* Direction *
Extract every record, keeping each one exactly as it is.

* Rows from an object dataset *
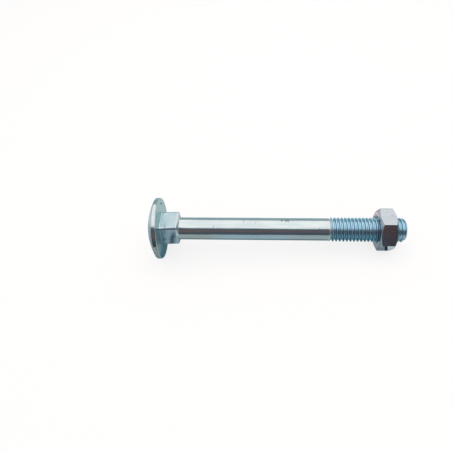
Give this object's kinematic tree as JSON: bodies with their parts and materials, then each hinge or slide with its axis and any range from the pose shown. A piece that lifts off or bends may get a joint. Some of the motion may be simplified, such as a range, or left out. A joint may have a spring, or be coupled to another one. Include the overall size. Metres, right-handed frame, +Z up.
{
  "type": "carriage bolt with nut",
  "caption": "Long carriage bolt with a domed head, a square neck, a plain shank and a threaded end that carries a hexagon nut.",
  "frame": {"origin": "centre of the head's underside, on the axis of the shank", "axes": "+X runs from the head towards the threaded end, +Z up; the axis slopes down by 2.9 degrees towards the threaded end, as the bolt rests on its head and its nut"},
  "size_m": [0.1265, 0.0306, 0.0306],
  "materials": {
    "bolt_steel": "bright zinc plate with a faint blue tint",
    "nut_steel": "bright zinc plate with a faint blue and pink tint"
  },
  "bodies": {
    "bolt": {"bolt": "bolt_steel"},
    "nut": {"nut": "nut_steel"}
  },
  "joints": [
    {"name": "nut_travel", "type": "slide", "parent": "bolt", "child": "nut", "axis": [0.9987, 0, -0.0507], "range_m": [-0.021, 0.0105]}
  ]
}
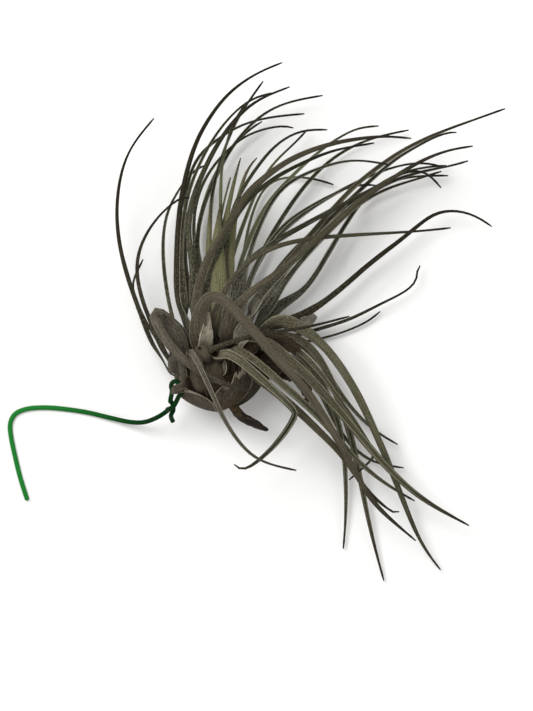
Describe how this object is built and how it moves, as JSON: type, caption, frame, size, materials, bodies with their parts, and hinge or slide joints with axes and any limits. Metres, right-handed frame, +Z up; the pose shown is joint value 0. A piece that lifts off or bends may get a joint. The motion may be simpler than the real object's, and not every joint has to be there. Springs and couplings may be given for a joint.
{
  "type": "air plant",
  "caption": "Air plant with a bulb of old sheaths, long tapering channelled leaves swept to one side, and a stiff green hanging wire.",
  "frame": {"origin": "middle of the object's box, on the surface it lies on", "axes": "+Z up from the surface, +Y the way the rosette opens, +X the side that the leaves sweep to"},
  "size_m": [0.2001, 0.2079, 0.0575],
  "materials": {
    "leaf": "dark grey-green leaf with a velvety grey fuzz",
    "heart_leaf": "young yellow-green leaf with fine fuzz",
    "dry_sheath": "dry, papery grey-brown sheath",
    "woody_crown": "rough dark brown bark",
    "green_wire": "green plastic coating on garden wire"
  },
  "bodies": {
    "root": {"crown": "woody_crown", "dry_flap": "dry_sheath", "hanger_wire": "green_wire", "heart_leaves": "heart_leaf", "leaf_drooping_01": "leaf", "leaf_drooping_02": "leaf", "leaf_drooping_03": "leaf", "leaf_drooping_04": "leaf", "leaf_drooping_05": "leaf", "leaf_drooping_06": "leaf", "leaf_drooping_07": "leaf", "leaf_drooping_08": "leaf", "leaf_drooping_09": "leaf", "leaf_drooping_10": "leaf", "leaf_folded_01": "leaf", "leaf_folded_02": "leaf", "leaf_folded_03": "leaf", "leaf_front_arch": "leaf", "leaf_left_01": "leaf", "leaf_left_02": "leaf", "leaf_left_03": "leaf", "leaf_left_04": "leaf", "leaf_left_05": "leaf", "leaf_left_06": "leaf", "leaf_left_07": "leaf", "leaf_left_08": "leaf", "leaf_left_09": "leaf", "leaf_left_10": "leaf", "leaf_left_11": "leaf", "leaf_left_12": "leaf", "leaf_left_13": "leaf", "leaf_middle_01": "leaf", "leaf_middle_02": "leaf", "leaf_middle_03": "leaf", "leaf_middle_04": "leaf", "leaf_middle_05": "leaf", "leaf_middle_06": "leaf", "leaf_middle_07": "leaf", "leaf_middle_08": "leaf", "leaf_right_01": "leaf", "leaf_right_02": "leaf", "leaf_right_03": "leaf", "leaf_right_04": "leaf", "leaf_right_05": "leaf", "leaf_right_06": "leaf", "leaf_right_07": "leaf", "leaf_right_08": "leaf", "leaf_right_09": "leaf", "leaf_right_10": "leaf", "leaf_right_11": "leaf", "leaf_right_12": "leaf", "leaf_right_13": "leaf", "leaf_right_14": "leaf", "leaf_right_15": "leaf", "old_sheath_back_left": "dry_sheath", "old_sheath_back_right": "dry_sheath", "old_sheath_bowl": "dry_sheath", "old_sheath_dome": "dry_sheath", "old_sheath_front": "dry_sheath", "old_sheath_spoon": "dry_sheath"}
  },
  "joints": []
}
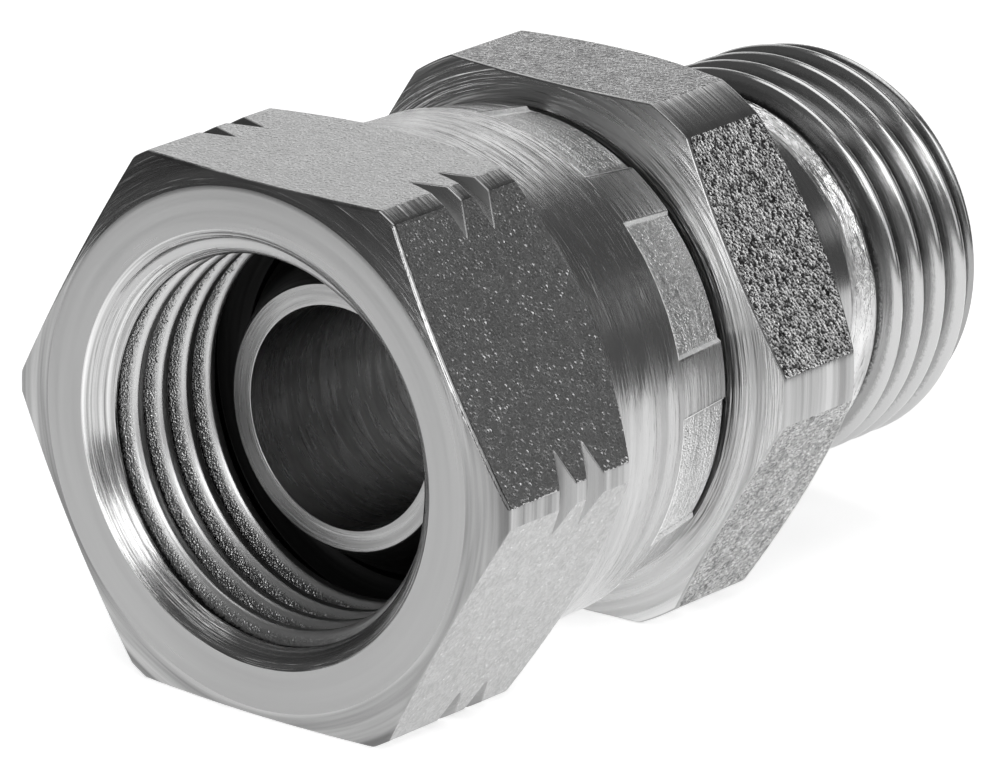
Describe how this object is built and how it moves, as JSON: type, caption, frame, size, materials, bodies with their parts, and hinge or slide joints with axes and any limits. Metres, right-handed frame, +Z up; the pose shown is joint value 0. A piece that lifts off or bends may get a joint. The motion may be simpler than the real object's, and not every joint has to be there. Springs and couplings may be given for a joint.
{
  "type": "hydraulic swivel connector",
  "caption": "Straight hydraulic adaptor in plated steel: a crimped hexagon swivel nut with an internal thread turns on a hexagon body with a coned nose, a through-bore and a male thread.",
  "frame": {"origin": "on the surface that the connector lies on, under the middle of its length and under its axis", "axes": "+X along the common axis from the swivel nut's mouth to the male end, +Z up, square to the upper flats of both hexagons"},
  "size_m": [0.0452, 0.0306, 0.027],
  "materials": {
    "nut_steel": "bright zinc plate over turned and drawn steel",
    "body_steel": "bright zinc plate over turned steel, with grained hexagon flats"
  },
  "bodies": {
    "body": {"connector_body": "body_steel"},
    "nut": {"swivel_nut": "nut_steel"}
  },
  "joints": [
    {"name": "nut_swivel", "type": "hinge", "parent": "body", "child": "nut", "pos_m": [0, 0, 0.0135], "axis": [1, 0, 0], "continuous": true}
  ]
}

* Answer *
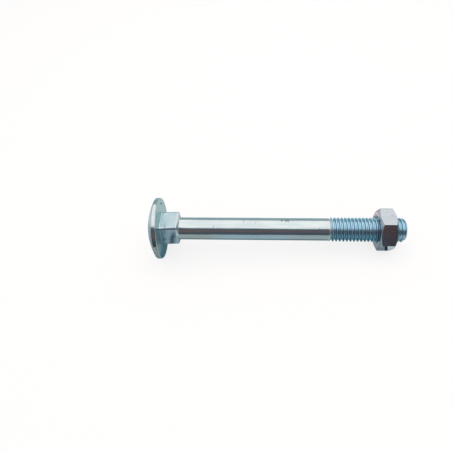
Give this object's kinematic tree as JSON: bodies with their parts and materials, then each hinge or slide with its axis and any range from the pose shown. A piece that lifts off or bends may get a joint. Some of the motion may be simplified, such as a range, or left out. A joint may have a spring, or be coupled to another one. Include the overall size. Metres, right-handed frame, +Z up.
{
  "type": "carriage bolt with nut",
  "caption": "Long carriage bolt with a domed head, a square neck, a plain shank and a threaded end that carries a hexagon nut.",
  "frame": {"origin": "centre of the head's underside, on the axis of the shank", "axes": "+X runs from the head towards the threaded end, +Z up; the axis slopes down by 2.9 degrees towards the threaded end, as the bolt rests on its head and its nut"},
  "size_m": [0.1265, 0.0306, 0.0306],
  "materials": {
    "bolt_steel": "bright zinc plate with a faint blue tint",
    "nut_steel": "bright zinc plate with a faint blue and pink tint"
  },
  "bodies": {
    "bolt": {"bolt": "bolt_steel"},
    "nut": {"nut": "nut_steel"}
  },
  "joints": [
    {"name": "nut_travel", "type": "slide", "parent": "bolt", "child": "nut", "axis": [0.9987, 0, -0.0507], "range_m": [-0.021, 0.0105]}
  ]
}
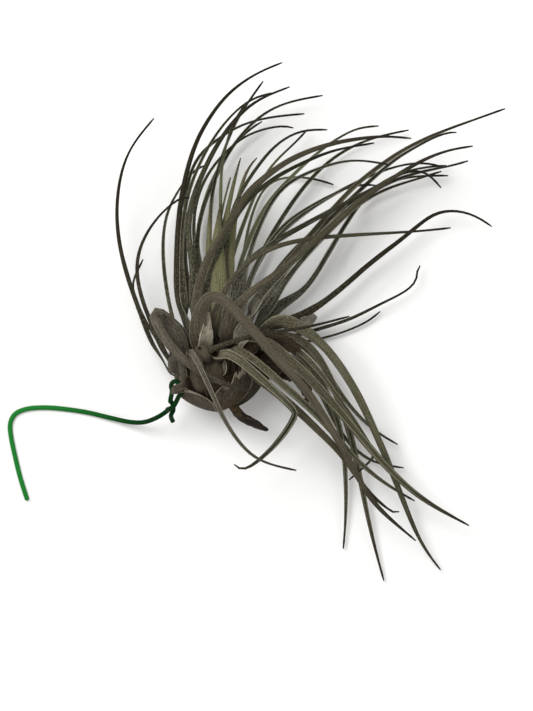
Describe how this object is built and how it moves, as JSON: type, caption, frame, size, materials, bodies with their parts, and hinge or slide joints with axes and any limits. Metres, right-handed frame, +Z up; the pose shown is joint value 0. A piece that lifts off or bends may get a joint. The motion may be simpler than the real object's, and not every joint has to be there. Springs and couplings may be given for a joint.
{
  "type": "air plant",
  "caption": "Air plant with a bulb of old sheaths, long tapering channelled leaves swept to one side, and a stiff green hanging wire.",
  "frame": {"origin": "middle of the object's box, on the surface it lies on", "axes": "+Z up from the surface, +Y the way the rosette opens, +X the side that the leaves sweep to"},
  "size_m": [0.2001, 0.2079, 0.0575],
  "materials": {
    "leaf": "dark grey-green leaf with a velvety grey fuzz",
    "heart_leaf": "young yellow-green leaf with fine fuzz",
    "dry_sheath": "dry, papery grey-brown sheath",
    "woody_crown": "rough dark brown bark",
    "green_wire": "green plastic coating on garden wire"
  },
  "bodies": {
    "root": {"crown": "woody_crown", "dry_flap": "dry_sheath", "hanger_wire": "green_wire", "heart_leaves": "heart_leaf", "leaf_drooping_01": "leaf", "leaf_drooping_02": "leaf", "leaf_drooping_03": "leaf", "leaf_drooping_04": "leaf", "leaf_drooping_05": "leaf", "leaf_drooping_06": "leaf", "leaf_drooping_07": "leaf", "leaf_drooping_08": "leaf", "leaf_drooping_09": "leaf", "leaf_drooping_10": "leaf", "leaf_folded_01": "leaf", "leaf_folded_02": "leaf", "leaf_folded_03": "leaf", "leaf_front_arch": "leaf", "leaf_left_01": "leaf", "leaf_left_02": "leaf", "leaf_left_03": "leaf", "leaf_left_04": "leaf", "leaf_left_05": "leaf", "leaf_left_06": "leaf", "leaf_left_07": "leaf", "leaf_left_08": "leaf", "leaf_left_09": "leaf", "leaf_left_10": "leaf", "leaf_left_11": "leaf", "leaf_left_12": "leaf", "leaf_left_13": "leaf", "leaf_middle_01": "leaf", "leaf_middle_02": "leaf", "leaf_middle_03": "leaf", "leaf_middle_04": "leaf", "leaf_middle_05": "leaf", "leaf_middle_06": "leaf", "leaf_middle_07": "leaf", "leaf_middle_08": "leaf", "leaf_right_01": "leaf", "leaf_right_02": "leaf", "leaf_right_03": "leaf", "leaf_right_04": "leaf", "leaf_right_05": "leaf", "leaf_right_06": "leaf", "leaf_right_07": "leaf", "leaf_right_08": "leaf", "leaf_right_09": "leaf", "leaf_right_10": "leaf", "leaf_right_11": "leaf", "leaf_right_12": "leaf", "leaf_right_13": "leaf", "leaf_right_14": "leaf", "leaf_right_15": "leaf", "old_sheath_back_left": "dry_sheath", "old_sheath_back_right": "dry_sheath", "old_sheath_bowl": "dry_sheath", "old_sheath_dome": "dry_sheath", "old_sheath_front": "dry_sheath", "old_sheath_spoon": "dry_sheath"}
  },
  "joints": []
}
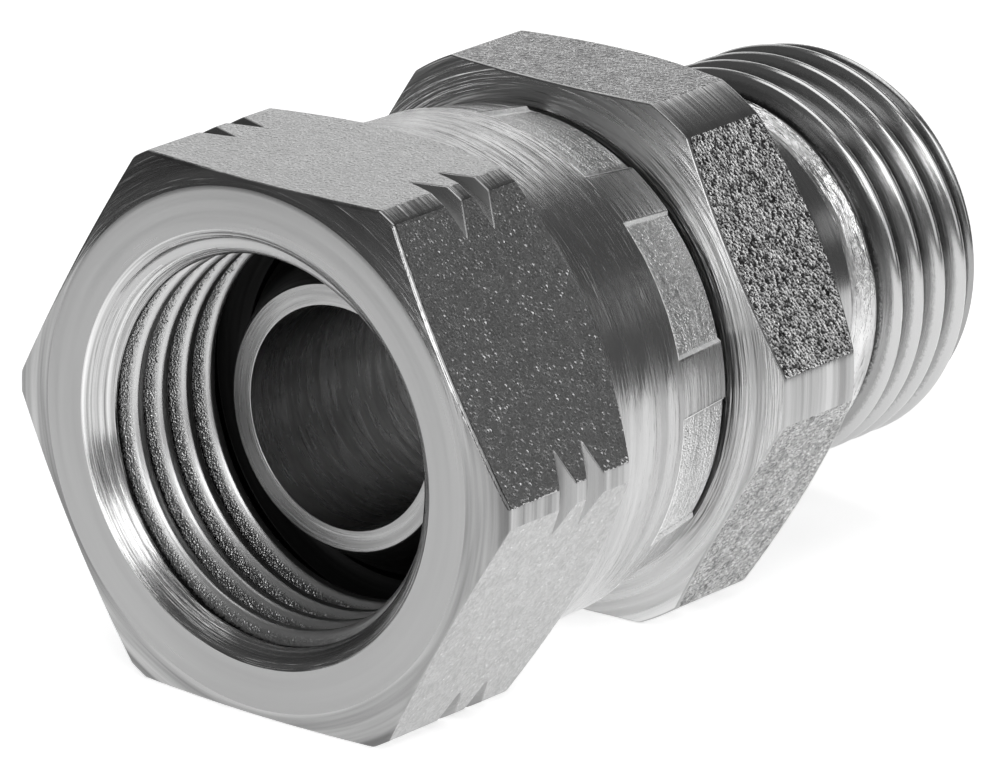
Describe how this object is built and how it moves, as JSON: type, caption, frame, size, materials, bodies with their parts, and hinge or slide joints with axes and any limits. Metres, right-handed frame, +Z up; the pose shown is joint value 0. A piece that lifts off or bends may get a joint. The motion may be simpler than the real object's, and not every joint has to be there. Springs and couplings may be given for a joint.
{
  "type": "hydraulic swivel connector",
  "caption": "Straight hydraulic adaptor in plated steel: a crimped hexagon swivel nut with an internal thread turns on a hexagon body with a coned nose, a through-bore and a male thread.",
  "frame": {"origin": "on the surface that the connector lies on, under the middle of its length and under its axis", "axes": "+X along the common axis from the swivel nut's mouth to the male end, +Z up, square to the upper flats of both hexagons"},
  "size_m": [0.0452, 0.0306, 0.027],
  "materials": {
    "nut_steel": "bright zinc plate over turned and drawn steel",
    "body_steel": "bright zinc plate over turned steel, with grained hexagon flats"
  },
  "bodies": {
    "body": {"connector_body": "body_steel"},
    "nut": {"swivel_nut": "nut_steel"}
  },
  "joints": [
    {"name": "nut_swivel", "type": "hinge", "parent": "body", "child": "nut", "pos_m": [0, 0, 0.0135], "axis": [1, 0, 0], "continuous": true}
  ]
}